There is a lot of talk about the seismic changes that AI will bring, and the prospects for self-driving cars, home robots, and all manner of time and labor-saving applications are truly staggering. However, it is the more prosaic application of AI through text analytics (enabled by the marriage of machine learning and natural language processing) that is driving the most successful applications of AI in business right now.
Contract management and analysis has emerged as, perhaps, the most important shift in the work undertaken by commercial and procurement teams in a modern business. Historically, manual contract review took months or even years to complete, if it was done at all. The new demands placed on procurement and supply management teams requires that they look to technology to automate the process.
Contract analytics, which is most effectively being driven by the application of machine learning-based decision-science and AI, has become central to efficient contract servicing and risk management. In short, data sophistication is now essential to competitive excellence, but more importantly should be central to how risk is identified as a strategy towards profitability.
A better view of the heat map
Imagine a heat map of your organization that points out where different liabilities exist and indicates the risk level of each of these liabilities. This is analogous to the application of advanced analytics to contracts within the enterprise, where the identification of non-standard language or clauses, and how far they deviate from the standard, are a primary objective. This requires far more than a static database with reporting capabilities–it demands accurate, dynamic, real-time intelligence that can only be derived from AI-driven methodologies.
A clear view of your contracts will not only provide you with the analytics and guidance needed to make better business decisions, but also better manage management. Contract analytics and discovery systems can uncover hidden opportunities to rationalize suppliers, negotiate better deals, and take advantage of incentives.
Every organization has its own appetite for risk. Assessing a company’s risk profile is the first step toward applying right-fit contract analytics that give a view of contracts at scale and provide a heat map of potential risk exposure. Without this assessment, it is hard to take a holistic view of the entire contract corpus, and with it a comprehensive understanding of, for example, service-level agreements and uptimes, non-standard conditions and terms, and whether or not liabilities are covered by insurance.
Considering that figures from the International Association for Contract and Commercial Management (IACCM) indicate that businesses typically waste between 4% and 9% of total spend, the result of applying contract analysis to the procurement and supply management process is sobering. Based on the lower end of IACCM’s estimates, a company with an annual spend of $1 billion is losing $40 million. Should the procurement team successfully identify half of that loss, and just 50% of that figure is actually recoverable, it translates into a potential savings of $10 million.
In particular, contract analysis has been used by the enterprise in a powerful way for non-standard clause detection. Non-standard contracts constrain organizations under the best of circumstances. Vague or complex contract language, on which an organization can base many key business decisions, is a central factor in choosing between alternative courses of action. This “what if” evaluation of risk is always viewed by supply and procurement professionals as an aspect of business operations that must be properly managed within a tolerable range. This contribution to the resilience of the overall procurement process also ensures smooth and more predictable financial performance.

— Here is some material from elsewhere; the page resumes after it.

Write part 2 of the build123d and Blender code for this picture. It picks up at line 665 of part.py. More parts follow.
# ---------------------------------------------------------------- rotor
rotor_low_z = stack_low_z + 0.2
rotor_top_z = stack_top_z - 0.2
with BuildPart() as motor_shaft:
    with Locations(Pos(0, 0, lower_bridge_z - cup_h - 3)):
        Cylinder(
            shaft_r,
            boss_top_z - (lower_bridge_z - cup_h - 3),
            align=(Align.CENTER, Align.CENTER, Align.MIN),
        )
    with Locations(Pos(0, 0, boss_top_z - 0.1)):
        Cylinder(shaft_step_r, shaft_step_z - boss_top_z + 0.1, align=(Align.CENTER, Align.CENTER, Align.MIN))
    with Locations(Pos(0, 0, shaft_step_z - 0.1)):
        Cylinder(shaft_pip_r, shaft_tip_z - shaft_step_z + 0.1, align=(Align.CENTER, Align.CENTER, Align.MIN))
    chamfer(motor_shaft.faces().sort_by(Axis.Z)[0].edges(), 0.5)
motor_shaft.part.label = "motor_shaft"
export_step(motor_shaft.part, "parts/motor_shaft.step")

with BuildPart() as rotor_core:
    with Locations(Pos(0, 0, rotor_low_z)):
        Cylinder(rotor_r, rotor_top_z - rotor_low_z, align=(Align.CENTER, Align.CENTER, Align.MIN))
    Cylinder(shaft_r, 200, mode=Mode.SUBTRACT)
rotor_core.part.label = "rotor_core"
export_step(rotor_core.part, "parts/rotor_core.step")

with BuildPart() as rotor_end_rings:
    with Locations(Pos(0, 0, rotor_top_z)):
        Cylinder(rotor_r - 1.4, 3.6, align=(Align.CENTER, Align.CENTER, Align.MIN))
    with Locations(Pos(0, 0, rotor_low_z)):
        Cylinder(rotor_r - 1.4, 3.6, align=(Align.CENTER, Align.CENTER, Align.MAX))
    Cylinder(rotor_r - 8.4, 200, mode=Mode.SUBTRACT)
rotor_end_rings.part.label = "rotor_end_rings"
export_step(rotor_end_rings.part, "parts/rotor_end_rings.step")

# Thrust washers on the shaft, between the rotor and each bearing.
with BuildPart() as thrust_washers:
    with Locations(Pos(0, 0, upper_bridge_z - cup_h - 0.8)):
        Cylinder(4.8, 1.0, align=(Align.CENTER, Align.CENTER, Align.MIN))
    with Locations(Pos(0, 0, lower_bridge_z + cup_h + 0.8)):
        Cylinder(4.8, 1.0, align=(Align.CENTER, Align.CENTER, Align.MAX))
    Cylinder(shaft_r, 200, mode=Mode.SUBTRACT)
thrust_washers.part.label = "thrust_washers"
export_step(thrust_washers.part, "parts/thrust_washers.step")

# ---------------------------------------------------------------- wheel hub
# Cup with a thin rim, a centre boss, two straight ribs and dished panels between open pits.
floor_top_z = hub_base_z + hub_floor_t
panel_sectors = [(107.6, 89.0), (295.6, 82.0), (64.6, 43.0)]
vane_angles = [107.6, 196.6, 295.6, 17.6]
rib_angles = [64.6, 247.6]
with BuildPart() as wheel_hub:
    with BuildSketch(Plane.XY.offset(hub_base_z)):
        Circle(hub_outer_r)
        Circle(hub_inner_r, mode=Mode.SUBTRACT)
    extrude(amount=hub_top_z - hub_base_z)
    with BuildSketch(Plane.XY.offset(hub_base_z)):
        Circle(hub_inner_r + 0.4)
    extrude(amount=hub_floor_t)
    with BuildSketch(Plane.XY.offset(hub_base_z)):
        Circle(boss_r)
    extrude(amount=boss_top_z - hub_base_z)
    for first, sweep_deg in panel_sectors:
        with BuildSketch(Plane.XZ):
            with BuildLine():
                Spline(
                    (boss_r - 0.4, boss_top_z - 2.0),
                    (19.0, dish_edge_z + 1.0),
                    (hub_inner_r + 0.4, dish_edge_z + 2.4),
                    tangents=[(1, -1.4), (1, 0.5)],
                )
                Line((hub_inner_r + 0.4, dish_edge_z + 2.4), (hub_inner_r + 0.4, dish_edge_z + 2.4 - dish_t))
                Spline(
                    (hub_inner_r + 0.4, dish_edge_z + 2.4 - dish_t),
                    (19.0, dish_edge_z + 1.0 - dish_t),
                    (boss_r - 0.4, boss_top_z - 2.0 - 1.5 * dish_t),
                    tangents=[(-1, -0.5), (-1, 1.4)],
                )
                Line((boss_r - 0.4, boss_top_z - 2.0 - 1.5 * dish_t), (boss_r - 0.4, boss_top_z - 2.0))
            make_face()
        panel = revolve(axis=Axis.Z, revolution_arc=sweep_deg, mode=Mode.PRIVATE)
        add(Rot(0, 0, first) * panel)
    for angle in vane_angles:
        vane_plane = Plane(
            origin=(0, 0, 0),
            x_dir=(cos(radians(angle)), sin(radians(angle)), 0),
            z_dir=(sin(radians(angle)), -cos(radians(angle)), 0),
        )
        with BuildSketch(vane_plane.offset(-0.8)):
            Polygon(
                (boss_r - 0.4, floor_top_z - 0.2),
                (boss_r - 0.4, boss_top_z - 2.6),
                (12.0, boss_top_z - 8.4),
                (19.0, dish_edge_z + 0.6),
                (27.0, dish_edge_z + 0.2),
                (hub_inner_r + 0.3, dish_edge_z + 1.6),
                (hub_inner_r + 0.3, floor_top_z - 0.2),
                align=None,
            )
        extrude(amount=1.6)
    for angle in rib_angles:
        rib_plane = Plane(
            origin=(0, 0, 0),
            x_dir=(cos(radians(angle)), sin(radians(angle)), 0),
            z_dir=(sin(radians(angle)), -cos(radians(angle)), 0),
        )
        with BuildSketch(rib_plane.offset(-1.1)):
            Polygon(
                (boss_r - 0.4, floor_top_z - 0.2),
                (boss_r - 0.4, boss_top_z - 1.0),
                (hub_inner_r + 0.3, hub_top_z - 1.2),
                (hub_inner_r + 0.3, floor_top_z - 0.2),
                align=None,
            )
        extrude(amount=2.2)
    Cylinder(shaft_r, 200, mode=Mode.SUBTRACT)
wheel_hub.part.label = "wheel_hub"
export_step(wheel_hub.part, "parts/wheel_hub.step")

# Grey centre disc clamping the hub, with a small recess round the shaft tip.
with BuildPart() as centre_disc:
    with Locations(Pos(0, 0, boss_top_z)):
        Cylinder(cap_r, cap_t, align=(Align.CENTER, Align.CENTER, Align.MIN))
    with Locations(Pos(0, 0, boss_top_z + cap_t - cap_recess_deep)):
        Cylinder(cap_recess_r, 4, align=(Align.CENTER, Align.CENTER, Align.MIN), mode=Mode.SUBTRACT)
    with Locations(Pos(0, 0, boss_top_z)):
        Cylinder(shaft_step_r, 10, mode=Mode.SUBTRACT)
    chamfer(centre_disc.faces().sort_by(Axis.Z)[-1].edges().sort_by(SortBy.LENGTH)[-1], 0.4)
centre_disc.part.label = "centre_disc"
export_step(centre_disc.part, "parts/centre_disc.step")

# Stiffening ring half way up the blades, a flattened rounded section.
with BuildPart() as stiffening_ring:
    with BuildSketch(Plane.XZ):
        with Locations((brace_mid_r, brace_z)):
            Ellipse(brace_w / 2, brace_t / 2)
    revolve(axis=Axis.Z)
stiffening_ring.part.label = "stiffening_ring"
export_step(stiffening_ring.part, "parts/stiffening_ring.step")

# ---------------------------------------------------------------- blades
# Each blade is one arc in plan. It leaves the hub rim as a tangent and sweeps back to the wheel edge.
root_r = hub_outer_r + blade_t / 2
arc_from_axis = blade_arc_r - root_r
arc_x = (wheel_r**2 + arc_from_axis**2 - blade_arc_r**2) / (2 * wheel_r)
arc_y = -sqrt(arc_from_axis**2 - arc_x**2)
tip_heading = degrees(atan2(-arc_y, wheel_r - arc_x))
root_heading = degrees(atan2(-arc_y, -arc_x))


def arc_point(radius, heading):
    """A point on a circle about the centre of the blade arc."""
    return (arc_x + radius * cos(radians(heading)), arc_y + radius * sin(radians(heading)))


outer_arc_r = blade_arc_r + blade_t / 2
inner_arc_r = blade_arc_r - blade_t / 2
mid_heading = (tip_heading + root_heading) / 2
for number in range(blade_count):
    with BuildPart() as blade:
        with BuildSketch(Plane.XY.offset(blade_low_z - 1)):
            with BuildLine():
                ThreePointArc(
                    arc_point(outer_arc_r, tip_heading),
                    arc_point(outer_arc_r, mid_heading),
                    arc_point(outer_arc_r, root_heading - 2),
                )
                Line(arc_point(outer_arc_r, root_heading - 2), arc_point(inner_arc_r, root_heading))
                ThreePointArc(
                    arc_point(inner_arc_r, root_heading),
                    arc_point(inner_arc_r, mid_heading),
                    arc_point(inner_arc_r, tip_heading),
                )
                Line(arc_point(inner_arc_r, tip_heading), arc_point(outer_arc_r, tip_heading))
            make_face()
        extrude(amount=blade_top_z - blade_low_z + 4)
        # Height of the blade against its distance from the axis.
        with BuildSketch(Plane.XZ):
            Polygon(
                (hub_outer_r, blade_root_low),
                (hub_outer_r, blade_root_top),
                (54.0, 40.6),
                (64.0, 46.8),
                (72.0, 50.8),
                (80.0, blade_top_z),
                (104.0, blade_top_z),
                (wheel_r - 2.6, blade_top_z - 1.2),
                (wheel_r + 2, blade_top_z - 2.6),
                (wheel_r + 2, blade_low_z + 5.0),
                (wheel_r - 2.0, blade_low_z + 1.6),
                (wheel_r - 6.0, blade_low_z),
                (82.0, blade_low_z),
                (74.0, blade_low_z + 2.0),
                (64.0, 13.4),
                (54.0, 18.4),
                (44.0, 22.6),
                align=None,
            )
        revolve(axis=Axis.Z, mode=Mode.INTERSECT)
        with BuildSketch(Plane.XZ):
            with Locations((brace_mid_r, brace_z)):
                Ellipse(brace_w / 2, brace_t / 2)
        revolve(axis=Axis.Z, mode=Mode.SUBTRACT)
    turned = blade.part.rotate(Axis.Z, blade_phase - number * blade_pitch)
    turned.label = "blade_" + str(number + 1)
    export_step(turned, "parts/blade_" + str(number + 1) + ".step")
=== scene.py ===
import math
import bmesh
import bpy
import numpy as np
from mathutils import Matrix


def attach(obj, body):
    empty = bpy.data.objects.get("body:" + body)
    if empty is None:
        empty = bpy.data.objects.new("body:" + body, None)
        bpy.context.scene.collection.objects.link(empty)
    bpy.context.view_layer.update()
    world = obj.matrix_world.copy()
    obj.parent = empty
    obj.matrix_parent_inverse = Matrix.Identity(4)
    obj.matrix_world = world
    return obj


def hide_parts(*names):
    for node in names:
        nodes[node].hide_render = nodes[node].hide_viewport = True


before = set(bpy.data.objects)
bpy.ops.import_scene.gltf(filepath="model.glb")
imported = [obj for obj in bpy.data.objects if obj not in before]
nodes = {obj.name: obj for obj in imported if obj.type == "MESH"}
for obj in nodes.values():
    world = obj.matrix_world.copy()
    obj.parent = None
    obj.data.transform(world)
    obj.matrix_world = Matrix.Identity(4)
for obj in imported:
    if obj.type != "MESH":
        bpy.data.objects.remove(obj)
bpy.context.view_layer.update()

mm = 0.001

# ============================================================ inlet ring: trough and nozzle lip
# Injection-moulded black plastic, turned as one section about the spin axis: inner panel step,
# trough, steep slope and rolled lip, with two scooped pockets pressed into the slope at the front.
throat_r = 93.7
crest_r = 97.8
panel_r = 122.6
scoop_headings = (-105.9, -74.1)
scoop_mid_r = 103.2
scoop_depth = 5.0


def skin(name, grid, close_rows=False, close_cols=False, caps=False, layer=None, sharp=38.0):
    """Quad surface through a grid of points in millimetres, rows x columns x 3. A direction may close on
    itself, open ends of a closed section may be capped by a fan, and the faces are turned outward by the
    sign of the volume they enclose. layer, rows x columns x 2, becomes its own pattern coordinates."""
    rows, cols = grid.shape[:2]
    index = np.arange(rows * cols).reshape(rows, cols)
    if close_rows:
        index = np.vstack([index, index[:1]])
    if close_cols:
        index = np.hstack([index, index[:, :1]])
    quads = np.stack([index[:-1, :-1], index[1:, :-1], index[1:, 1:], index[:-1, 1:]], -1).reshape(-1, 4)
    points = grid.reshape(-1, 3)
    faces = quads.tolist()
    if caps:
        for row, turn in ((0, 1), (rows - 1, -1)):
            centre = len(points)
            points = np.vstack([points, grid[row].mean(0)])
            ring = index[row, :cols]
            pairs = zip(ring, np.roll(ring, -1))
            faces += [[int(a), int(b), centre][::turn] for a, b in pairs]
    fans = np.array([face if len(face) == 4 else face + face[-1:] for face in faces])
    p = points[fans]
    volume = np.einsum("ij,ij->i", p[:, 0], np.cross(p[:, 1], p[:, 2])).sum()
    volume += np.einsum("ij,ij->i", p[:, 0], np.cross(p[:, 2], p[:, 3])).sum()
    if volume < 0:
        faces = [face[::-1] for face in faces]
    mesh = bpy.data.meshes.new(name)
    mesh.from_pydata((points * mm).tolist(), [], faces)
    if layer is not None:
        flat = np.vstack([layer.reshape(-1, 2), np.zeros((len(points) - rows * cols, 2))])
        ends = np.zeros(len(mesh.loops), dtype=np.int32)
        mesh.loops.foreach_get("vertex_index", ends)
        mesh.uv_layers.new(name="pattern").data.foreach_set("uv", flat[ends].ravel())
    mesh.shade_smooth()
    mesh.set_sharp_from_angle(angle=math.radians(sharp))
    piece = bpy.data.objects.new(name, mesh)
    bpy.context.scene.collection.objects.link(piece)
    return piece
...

On the M&A side, for instance, the challenges and opportunities can be enormous. When an enterprise subsumes a smaller player, it may sample and review a set of contracts during the due diligence phase to assess obligations and risk exposure. Manual reviews or analysis using insufficient technologies, such as archaic contract lifecycle management systems that were never meant for this task, typically sample just a fraction of the overall contract portfolio–and thereby just a fraction of the overall risk–the organization could inherit through the deal.
Monitoring and managing risk is costly
Real and powerful insight can only be extrapolated from data at scale. But still, the point is not simply to mechanically extract as much data as possible from the contract corpus, but to apply it in the context of the business so that heat maps of risk are tailored to the risk assessment itself.

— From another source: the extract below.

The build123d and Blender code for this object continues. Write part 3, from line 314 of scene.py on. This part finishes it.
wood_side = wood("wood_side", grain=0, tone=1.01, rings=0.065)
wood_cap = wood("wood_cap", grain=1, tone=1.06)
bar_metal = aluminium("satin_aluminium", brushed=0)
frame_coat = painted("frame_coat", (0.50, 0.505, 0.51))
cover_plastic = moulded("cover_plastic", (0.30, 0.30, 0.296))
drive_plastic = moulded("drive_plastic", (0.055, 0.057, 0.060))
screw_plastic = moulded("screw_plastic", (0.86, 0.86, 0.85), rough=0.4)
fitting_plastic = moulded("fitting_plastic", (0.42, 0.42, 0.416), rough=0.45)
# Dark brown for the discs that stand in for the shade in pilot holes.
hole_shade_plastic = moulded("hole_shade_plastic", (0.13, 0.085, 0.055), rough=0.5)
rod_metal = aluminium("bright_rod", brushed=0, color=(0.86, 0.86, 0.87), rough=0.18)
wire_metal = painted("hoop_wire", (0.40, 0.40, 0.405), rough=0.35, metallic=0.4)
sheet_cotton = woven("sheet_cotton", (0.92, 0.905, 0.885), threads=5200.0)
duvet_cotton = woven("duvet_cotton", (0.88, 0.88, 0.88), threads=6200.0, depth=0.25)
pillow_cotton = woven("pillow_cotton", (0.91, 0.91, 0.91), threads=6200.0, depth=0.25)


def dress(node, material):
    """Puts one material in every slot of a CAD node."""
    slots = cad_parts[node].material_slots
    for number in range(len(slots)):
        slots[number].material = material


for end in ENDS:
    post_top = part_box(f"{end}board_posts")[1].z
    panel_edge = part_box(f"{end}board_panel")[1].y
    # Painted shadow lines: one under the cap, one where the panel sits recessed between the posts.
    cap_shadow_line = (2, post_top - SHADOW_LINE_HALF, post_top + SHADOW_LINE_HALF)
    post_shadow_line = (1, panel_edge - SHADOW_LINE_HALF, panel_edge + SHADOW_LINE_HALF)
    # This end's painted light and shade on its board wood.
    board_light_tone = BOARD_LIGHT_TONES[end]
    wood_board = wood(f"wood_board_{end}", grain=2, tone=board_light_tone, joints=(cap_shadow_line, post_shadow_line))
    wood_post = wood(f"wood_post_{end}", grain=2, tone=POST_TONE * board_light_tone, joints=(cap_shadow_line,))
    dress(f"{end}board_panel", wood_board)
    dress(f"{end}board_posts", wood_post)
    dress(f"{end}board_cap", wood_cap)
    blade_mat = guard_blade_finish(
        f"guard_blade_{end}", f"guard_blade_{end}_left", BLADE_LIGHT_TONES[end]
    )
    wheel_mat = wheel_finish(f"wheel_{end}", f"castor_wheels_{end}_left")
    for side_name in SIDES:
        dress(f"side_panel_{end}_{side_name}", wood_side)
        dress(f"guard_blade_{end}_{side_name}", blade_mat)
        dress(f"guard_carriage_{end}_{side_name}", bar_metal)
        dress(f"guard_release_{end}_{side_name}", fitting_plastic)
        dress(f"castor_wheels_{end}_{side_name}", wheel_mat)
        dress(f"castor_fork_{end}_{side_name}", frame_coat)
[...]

Better risk management of buy-side and sell-side contracts, and other legal agreements such as non-disclosure agreements and leases, requires that the analysis tools are able to learn an organization’s specific languages and clauses, and can be trained to search for specific elements, regulatory issues, and, yes, even non-standard clauses. This can only be achieved through machine learning techniques in AI.
When that risk consumes mission-critical resources, the cost is even higher, yet too many organizations remain unaware of the value that contract analysis can bring to the procurement process. That is why risk management must be well-understood by procurement teams, in particular, including a clear view of the technologies that can be implemented with minimum cost and high impact. With the application of AI to contract analysis, exposure to risk can be minimized and the impact of a potentially catastrophic event can often be avoided altogether.